|
HÂFIZ
Sahabenin
ruhlarında Kur’an’a karşı çok fazla bir arzu ve istek vardı
ama, aralarında hâfız pek azdı. Çünki bir meyve olgunlaştığı
zaman kabuğu adamakıllı incelir, çatlar yada tamamen dökülür.
Cevizin, bademin, fıstığın dahi olgunlaşınca kabukları incelir.
İlmin hakikati de kemâle gelince
kabuğu incelir. Zira; sevgilisi, âşıkı yakar, yandırır.
Sahabe arasından birisi Kur’an’ın dörtte birini
ezberlediği duyulduğunda , sahabeler:
-
“Bu bizim ulumuzdur!..” derlerdi.
Böyle
büyük bir mâna ile sûreti bir arada cem etmek; hayretlere düşmüş,
mest olmuş padişahtan başka kimseye mahsus değildir.

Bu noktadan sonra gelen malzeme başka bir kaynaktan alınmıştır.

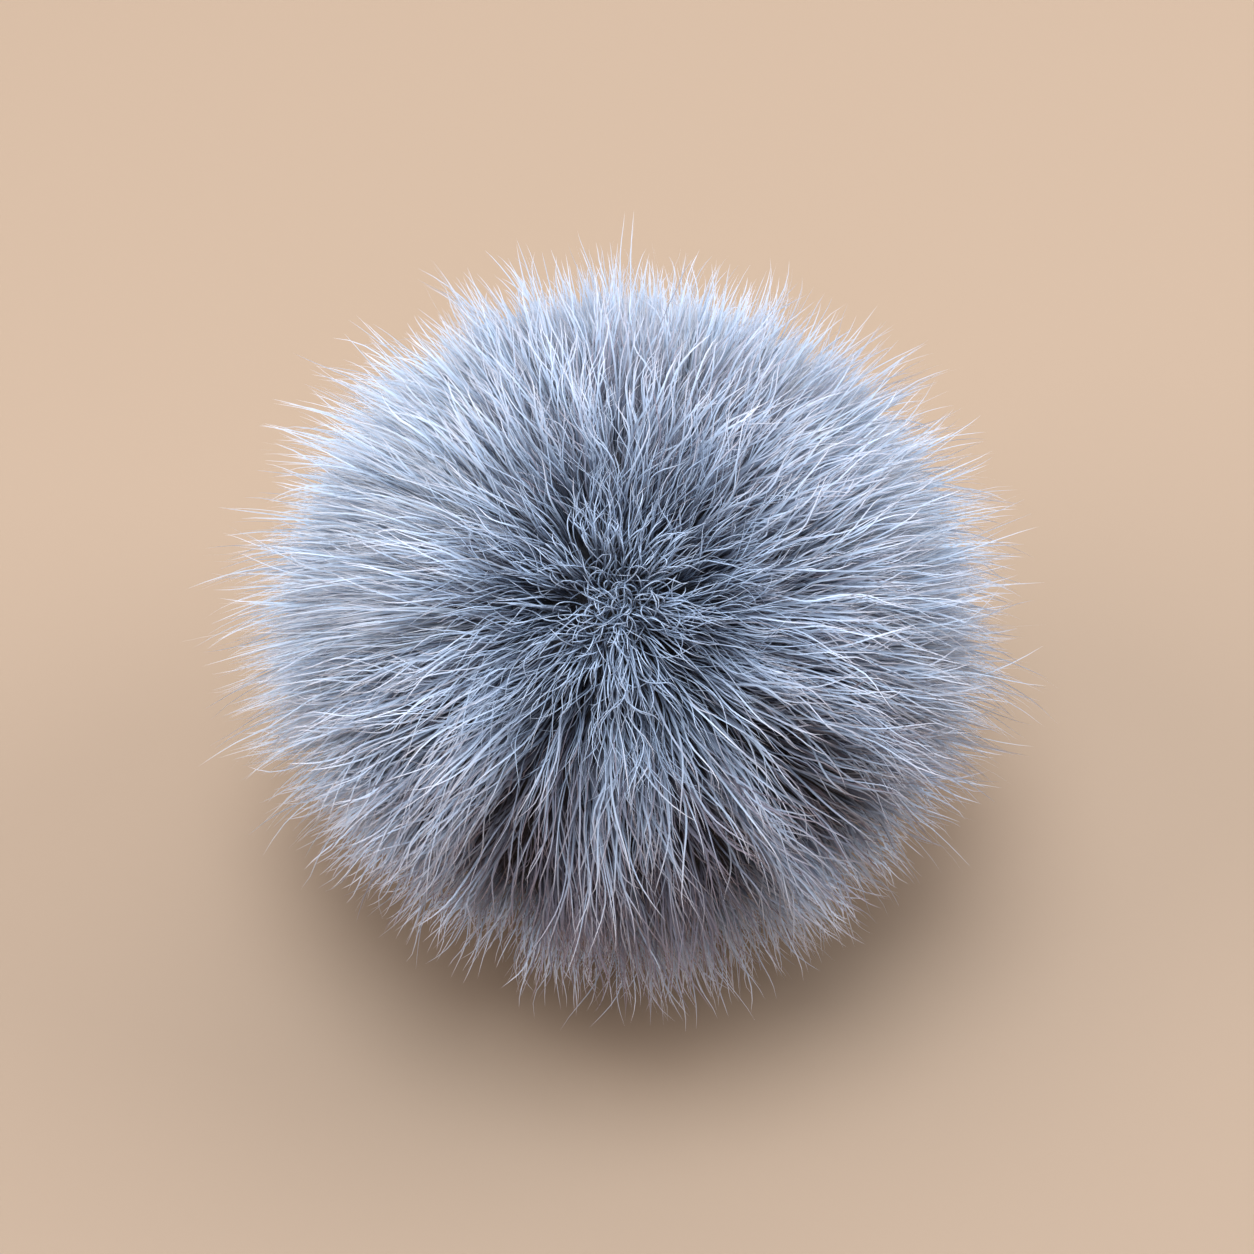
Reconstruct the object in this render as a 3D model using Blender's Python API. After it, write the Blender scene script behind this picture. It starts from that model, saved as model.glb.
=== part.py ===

Böyle bir sarhoşluk âleminde edep kaidelerine uymanın zaten
olanağı yoktur. Zıt olan şeyleri bir arada cem etmek gibi zor bir
şeydir. Sopa
, esâsen körlerin sevgilisidir. Kör; Kurân sandığına benzer
ancak. Körlerin sözleri ; Mushaf harfleriyle, eski hikâyelerle,
korkutuşlarla dolu sandıklardır. Fakat Kur’an’la dolu sandık,
boş sandıktan iyidir elbette. Yüksüz sandık ta; yılanlarla ,
farelerle dolu sandıktan iyidir. Hasılı
, insan vuslata erdimi, vasıta olan kadın adamın gözüne soğuk görünmeye
başlar. Güzelim; istediğine
ulaştığında , artık bilgi sahibi olmayı istemek kötüdür.
Göklerin damına çıktığında merdiven aranmaz.
Hayra ulaşan kişi,
dostluk ve başkasına öğretmek
maksadından başka bir amaç için yine hayır yolunu arar ise bu soğuk bir şeydir.
Ayna saf ve cilalı iken, onu yine cilalamaya kalkışmak
bilgisizliktir. Padişah tarafından kabul edilip huzurunda oturur
iken, mektup ve elçi aramanın abesliği gibi.